Saturday we pedaled down to Miami City Hall for the 18+ mph Everglades Bicycle Club group ride to Knaus Berry Farm, AKA the sticky buns place. The group rode briskly down to Black Point Marina for a short break, then headed west the final 8 miles to the fabled roadside stand. A long line snaked from the front doors through the parking lot. We parked our bikes and took our place in line. Strawberry milk shakes and sundaes were purchased and consumed while we queued in line to purchase trays of cinnamon buns and pecan rolls (both generically referred to as sticky buns). They were awesome, still warm from the oven and sticky with sugar glaze.

Al and I left the group shortly after leaving Knaus Berry Farms. We waved goodbye as the group approached Dixie Highway, and we headed north on the Busway parallel to the South Dade Trail, slipping onto the M-Path for the last few miles home. A pleasant 57 mile ride, about 5 miles shorter than it would have been had we stayed with the group.

Sunday we headed back to Miami City Hall for the 17-19 mph ride to Hollywood. The ride to Hollywood and Georgio's Bakery, home of fabulous stuffed croissants. Chocolate stuffed croissants are a big favorite, though many praise those stuffed with raspberry-cheese, almond, or spinach. It had been a fun ride to Georgio's, but there had been a serious headwind. A reason to have more than one croissant, to be sure! The ride back was a galloping affair, encouraged, no doubt, by the healthy tailwind. Midway through Miami Beach calm heads took control of the pace line, the group came together and proceeded home with panache. A great 50 mile pastryneuring run.

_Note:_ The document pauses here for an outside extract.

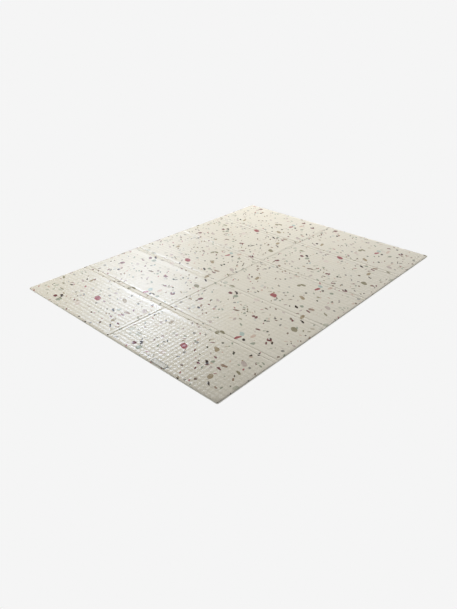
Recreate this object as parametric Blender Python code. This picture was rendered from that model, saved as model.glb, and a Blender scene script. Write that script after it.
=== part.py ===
"""A folding foam play mat lying open: one slab of closed-cell foam in ten panels, with pressed fold lines.

Metres, +Z up. The origin is on the floor under the middle of the mat. X runs along it and Y across it.
"""

import math

import bmesh
import bpy
from mathutils import Vector

# The slab
LENGTH = 2.0
WIDTH = 1.5
THICKNESS = 0.010
CORNER_RADIUS = 0.008
CORNER_STEPS = 4
TOP_RIM_RADIUS = 0.003
TOP_RIM_STEPS = 3
BASE_RIM_RADIUS = 0.001
BASE_RIM_STEPS = 1

# The fold lines: spines run across the mat, and one crease runs along its middle
PANELS_ALONG = 5
FOLD_PITCH = LENGTH / PANELS_ALONG
FIRST_PANEL = 0.393
SPINE_CENTRES = [FIRST_PANEL - LENGTH / 2 + i * FOLD_PITCH for i in range(PANELS_ALONG - 1)]
LONG_CREASE_Y = 0.0

# A spine in section: two creases with a low domed rib between them and a shoulder on each side
SPINE_RIB_HALF_WIDTH = 0.0125
SPINE_RIB_RISE = 0.0007
SPINE_CREASE_HALF_WIDTH = 0.0025
SPINE_CREASE_DEPTH = 0.0010
SPINE_SHOULDER_REACH = 0.021
SPINE_SHOULDER_DROP = 0.0009

# The long crease in section: one groove between two short shoulders
LONG_CREASE_HALF_WIDTH = 0.0035
LONG_CREASE_DEPTH = 0.0018
LONG_SHOULDER_REACH = 0.009
LONG_SHOULDER_DROP = 0.0005

# Where the sections bend, as shares of the rib, of a crease's half width and of a shoulder
RIB_STATIONS = (0.0, 0.3, 0.6)
CREASE_STATIONS = (-1.0, -0.5, 0.0, 0.5, 1.0)
SPINE_SHOULDER_STATIONS = (0.33, 0.67, 1.0)
GROOVE_STATIONS = (0.0, 0.5, 1.0)
LONG_SHOULDER_STATIONS = (0.5, 1.0)

# Only what lies above this height is pressed down, so the underside stays flat
PRESSED_FROM = 0.003

# The blank label, a thin plate stuck near the left short edge
LABEL_SIZE_X = 0.032
LABEL_SIZE_Y = 0.096
LABEL_THICKNESS = 0.0004
LABEL_CORNER_RADIUS = 0.009
LABEL_CENTRE_Y = -0.368
LABEL_EDGE_INSET = 0.004
LABEL_CLEARANCE = 0.0003

FILM_CREAM = (0.72, 0.68, 0.57, 1.0)
FILM_ROUGHNESS = 0.35
LABEL_GREY = (0.62, 0.64, 0.60, 1.0)
LABEL_ROUGHNESS = 0.3
SHARP_FROM = math.radians(35.0)

# How near a point counts as lying on a level or on a cut
TOUCH = 1e-5
CUT_TOUCH = 1e-6


def clear_scene():
    for found in list(bpy.data.objects):
        bpy.data.objects.remove(found, do_unlink=True)


def make_material(name, colour, roughness):
    material = bpy.data.materials.new(name)
    material.use_nodes = True
    shader = material.node_tree.nodes["Principled BSDF"]
    shader.inputs["Base Color"].default_value = colour
    shader.inputs["Roughness"].default_value = roughness
    shader.inputs["Metallic"].default_value = 0.0
    return material


def smooth_fall(distance, reach):
    """1 at distance 0, 0 at reach and beyond, level at both ends."""
    share = min(abs(distance) / reach, 1.0)
    return 0.5 * (1.0 + math.cos(math.pi * share))


def spine_depth(distance):
    """How far a spine presses the surface down at this distance from its middle."""
    from_crease = distance - SPINE_RIB_HALF_WIDTH
    crease = SPINE_CREASE_DEPTH * smooth_fall(from_crease, SPINE_CREASE_HALF_WIDTH)
    if from_crease > 0.0:
        shoulder_width = SPINE_SHOULDER_REACH - SPINE_RIB_HALF_WIDTH
        return crease + SPINE_SHOULDER_DROP * smooth_fall(from_crease, shoulder_width)
    share = distance / SPINE_RIB_HALF_WIDTH
    return crease + SPINE_SHOULDER_DROP - SPINE_RIB_RISE * (1.0 - share * share)


def long_crease_depth(distance):
    """How far the crease along the middle presses the surface down at this distance from it."""
    groove = LONG_CREASE_DEPTH * smooth_fall(distance, LONG_CREASE_HALF_WIDTH)
    return groove + LONG_SHOULDER_DROP * smooth_fall(distance, LONG_SHOULDER_REACH)


def both_sides(offsets):
    return sorted({side * offset for offset in offsets for side in (-1, 1)})


def spine_offsets():
    """Where a spine's section bends, from its middle, so that the mesh has a line of points there."""
    creases = [SPINE_RIB_HALF_WIDTH + share * SPINE_CREASE_HALF_WIDTH for share in CREASE_STATIONS]
    ribs = [share * creases[0] for share in RIB_STATIONS]
    start = creases[-1]
    shoulders = [start + share * (SPINE_SHOULDER_REACH - start) for share in SPINE_SHOULDER_STATIONS]
    return both_sides(ribs + creases + shoulders)


def long_crease_offsets():
    """Where the long crease's section bends, from its middle."""
    grooves = [share * LONG_CREASE_HALF_WIDTH for share in GROOVE_STATIONS]
    shoulder_width = LONG_SHOULDER_REACH - LONG_CREASE_HALF_WIDTH
    shoulders = [LONG_CREASE_HALF_WIDTH + share * shoulder_width for share in LONG_SHOULDER_STATIONS]
    return both_sides(grooves + shoulders)


def edges_where(bm, test):
    return [edge for edge in bm.edges if all(test(vert.co) for vert in edge.verts)]


def round_edges(bm, edges, radius, steps):
    bmesh.ops.bevel(
        bm, geom=edges, offset=radius, offset_type="OFFSET", segments=steps, profile=0.5, affect="EDGES"
    )


def cut_across(bm, place, normal):
    everything = bm.verts[:] + bm.edges[:] + bm.faces[:]
    bmesh.ops.bisect_plane(bm, geom=everything, plane_co=place, plane_no=normal, dist=CUT_TOUCH)


def press_down(bm):
    """Lowers the top along the fold lines. The sides follow it, more the higher they are."""
    for vert in bm.verts:
        share = (vert.co.z - PRESSED_FROM) / (THICKNESS - PRESSED_FROM)
        if share > 0.0:
            to_spine = min(abs(vert.co.x - centre) for centre in SPINE_CENTRES)
            to_crease = abs(vert.co.y - LONG_CREASE_Y)
            vert.co.z -= share * max(spine_depth(to_spine), long_crease_depth(to_crease))


def new_object(name, bm, material, collection):
    """Makes the mesh an object, with its rims smooth and its edges crisp."""
    mesh = bpy.data.meshes.new(name)
    bm.to_mesh(mesh)
    bm.free()
    mesh.shade_smooth()
    mesh.set_sharp_from_angle(angle=SHARP_FROM)
    mesh.materials.append(material)
    collection.objects.link(bpy.data.objects.new(name, mesh))


def slab_block(size, centre, corner_radius):
    """A block with rounded upright corners, from a cube."""
    bm = bmesh.new()
    bmesh.ops.create_cube(bm, size=1.0)
    bmesh.ops.scale(bm, vec=size, verts=bm.verts)
    bmesh.ops.translate(bm, vec=centre, verts=bm.verts)
    upright = [edge for edge in bm.edges if abs(edge.verts[0].co.z - edge.verts[1].co.z) > size[2] / 2]
    round_edges(bm, upright, corner_radius, CORNER_STEPS)
    return bm


def make_mat(collection):
    bm = slab_block((LENGTH, WIDTH, THICKNESS), (0.0, 0.0, THICKNESS / 2), CORNER_RADIUS)
    round_edges(bm, edges_where(bm, lambda p: p.z > THICKNESS - TOUCH), TOP_RIM_RADIUS, TOP_RIM_STEPS)
    round_edges(bm, edges_where(bm, lambda p: p.z < TOUCH), BASE_RIM_RADIUS, BASE_RIM_STEPS)
    for centre in SPINE_CENTRES:
        for offset in spine_offsets():
            cut_across(bm, (centre + offset, 0.0, 0.0), (1.0, 0.0, 0.0))
    for offset in long_crease_offsets():
        cut_across(bm, (0.0, LONG_CREASE_Y + offset, 0.0), (0.0, 1.0, 0.0))
    press_down(bm)
    new_object("mat", bm, make_material("printed foam film", FILM_CREAM, FILM_ROUGHNESS), collection)


def make_edge_label(collection):
    centre = Vector(
        (
            LABEL_EDGE_INSET + (LABEL_SIZE_X - LENGTH) / 2,
            LABEL_CENTRE_Y,
            THICKNESS + LABEL_CLEARANCE + LABEL_THICKNESS / 2,
        )
    )
    bm = slab_block((LABEL_SIZE_X, LABEL_SIZE_Y, LABEL_THICKNESS), centre, LABEL_CORNER_RADIUS)
    new_object("edge_label", bm, make_material("blank label film", LABEL_GREY, LABEL_ROUGHNESS), collection)


def main():
    clear_scene()
    collection = bpy.data.collections.new("folding_play_mat")
    bpy.context.scene.collection.children.link(collection)
    make_mat(collection)
    make_edge_label(collection)


main()
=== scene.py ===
"""The looks of a folding foam play mat: embossed, printed film on a closed-cell foam slab, lying open.

Everything is in metres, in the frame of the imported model: X along the mat, Y across it, Z up, the floor at 0.
"""

import math

import bmesh
import bpy
from mathutils import Matrix, Quaternion, Vector, noise


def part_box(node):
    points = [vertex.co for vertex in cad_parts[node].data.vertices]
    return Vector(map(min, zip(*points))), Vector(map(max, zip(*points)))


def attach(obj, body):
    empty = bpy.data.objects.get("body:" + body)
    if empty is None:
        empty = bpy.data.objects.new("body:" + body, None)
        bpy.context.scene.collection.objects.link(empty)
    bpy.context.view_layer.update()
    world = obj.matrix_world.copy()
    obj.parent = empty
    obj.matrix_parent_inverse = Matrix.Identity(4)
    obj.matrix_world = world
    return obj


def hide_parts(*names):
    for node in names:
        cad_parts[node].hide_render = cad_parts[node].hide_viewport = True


PHOTO_HEIGHT = 609

# Millimetres in a metre
MM = 1000.0

# The camera, solved from the four edges of the mat in the photo
CAMERA_PLACE = Vector((-2.2013, -1.9059, 1.4158))
CAMERA_TURN = math.radians(47.63)  # from +Y towards +X
CAMERA_DIP = math.radians(29.49)
CAMERA_ROLL = math.radians(0.17)
CAMERA_FOCAL_PIXELS = 523.67
SENSOR_HEIGHT_MM = 36.0

# The fold lines, as in the solid
FOLD_PITCH = 0.40
FIRST_PANEL = 0.393
SPINES = 4
SPINE_RIB_HALF_WIDTH = 0.0125
SPINE_RIB_RISE = 0.0007
SPINE_CREASE_HALF_WIDTH = 0.0025
SPINE_CREASE_DEPTH = 0.0010
SPINE_SHOULDER_REACH = 0.021
SPINE_SHOULDER_DROP = 0.0009
LONG_CREASE_Y = 0.0
LONG_CREASE_HALF_WIDTH = 0.0035
LONG_CREASE_DEPTH = 0.0018
LONG_SHOULDER_REACH = 0.009
LONG_SHOULDER_DROP = 0.0005
PRESSED_FROM = 0.003

# Where their sections bend, as shares of the rib, of a crease's half width and of a shoulder
RIB_STATIONS = (0.0, 0.3, 0.6)
CREASE_STATIONS = (-1.0, -0.5, 0.0, 0.5, 1.0)
SPINE_SHOULDER_STATIONS = (0.33, 0.67, 1.0)
GROOVE_STATIONS = (0.0, 0.5, 1.0)
LONG_SHOULDER_STATIONS = (0.5, 1.0)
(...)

Pace line pastryneuring could catch on...

Friday, November 1, 2013

Goodbye October, Hello November

A short 32 mile ride was all we needed to hit and go over our mileage goal for the month. We used the last two rides of October to work out some kinks in the setup of out mountain bikes.

When I put our overnight rear rack bags on the bikes, I discovered some rather important spacers had been lost in the move to Miami. We went to the hardware store and got creative. Al's bike got new bar ends. I ordered a Trekker handlebar online for my bike and had our bike shop put it on. After just two rides with my new handlebar, I'm in love with it. Lots of hand positions and I can go from very upright to a low position (like being on the drops on my road bike).

I love these bikes. They started their lives as off-road hard tails. We added Thudbuster seat post suspension after a few years, making the ride nice and comfy. Switching among gears is smooth and quick. Our road bike brifters seem like sluggish dinosaurs in comparison. We'll be back on our road bikes on Saturday. The mountain bikes are sweet for touring but too slow for group rides.

October car use averaged one trip per week. Mostly we're using it to transport the bikes to bike events.